The records below are to be quoted in full; please keep every word exact.
-- Data section start --
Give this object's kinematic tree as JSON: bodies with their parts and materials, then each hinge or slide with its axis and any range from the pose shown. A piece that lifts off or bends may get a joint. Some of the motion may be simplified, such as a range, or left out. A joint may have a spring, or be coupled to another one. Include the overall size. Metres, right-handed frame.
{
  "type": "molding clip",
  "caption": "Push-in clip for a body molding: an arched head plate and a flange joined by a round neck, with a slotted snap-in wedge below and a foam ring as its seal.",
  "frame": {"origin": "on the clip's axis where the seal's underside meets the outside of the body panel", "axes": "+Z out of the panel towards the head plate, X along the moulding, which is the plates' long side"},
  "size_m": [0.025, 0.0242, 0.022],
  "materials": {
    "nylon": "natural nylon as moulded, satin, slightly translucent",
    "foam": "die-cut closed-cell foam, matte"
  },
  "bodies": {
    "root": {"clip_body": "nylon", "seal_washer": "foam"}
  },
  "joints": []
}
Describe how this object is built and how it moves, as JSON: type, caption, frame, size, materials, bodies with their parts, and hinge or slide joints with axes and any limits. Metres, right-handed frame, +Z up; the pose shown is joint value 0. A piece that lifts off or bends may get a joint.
-- Data section end --
**Result for this task:**
Give this object's kinematic tree as JSON: bodies with their parts and materials, then each hinge or slide with its axis and any range from the pose shown. A piece that lifts off or bends may get a joint. Some of the motion may be simplified, such as a range, or left out. A joint may have a spring, or be coupled to another one. Include the overall size. Metres, right-handed frame.
{
  "type": "molding clip",
  "caption": "Push-in clip for a body molding: an arched head plate and a flange joined by a round neck, with a slotted snap-in wedge below and a foam ring as its seal.",
  "frame": {"origin": "on the clip's axis where the seal's underside meets the outside of the body panel", "axes": "+Z out of the panel towards the head plate, X along the moulding, which is the plates' long side"},
  "size_m": [0.025, 0.0242, 0.022],
  "materials": {
    "nylon": "natural nylon as moulded, satin, slightly translucent",
    "foam": "die-cut closed-cell foam, matte"
  },
  "bodies": {
    "root": {"clip_body": "nylon", "seal_washer": "foam"}
  },
  "joints": []
}
Describe how this object is built and how it moves, as JSON: type, caption, frame, size, materials, bodies with their parts, and hinge or slide joints with axes and any limits. Metres, right-handed frame, +Z up; the pose shown is joint value 0. A piece that lifts off or bends may get a joint.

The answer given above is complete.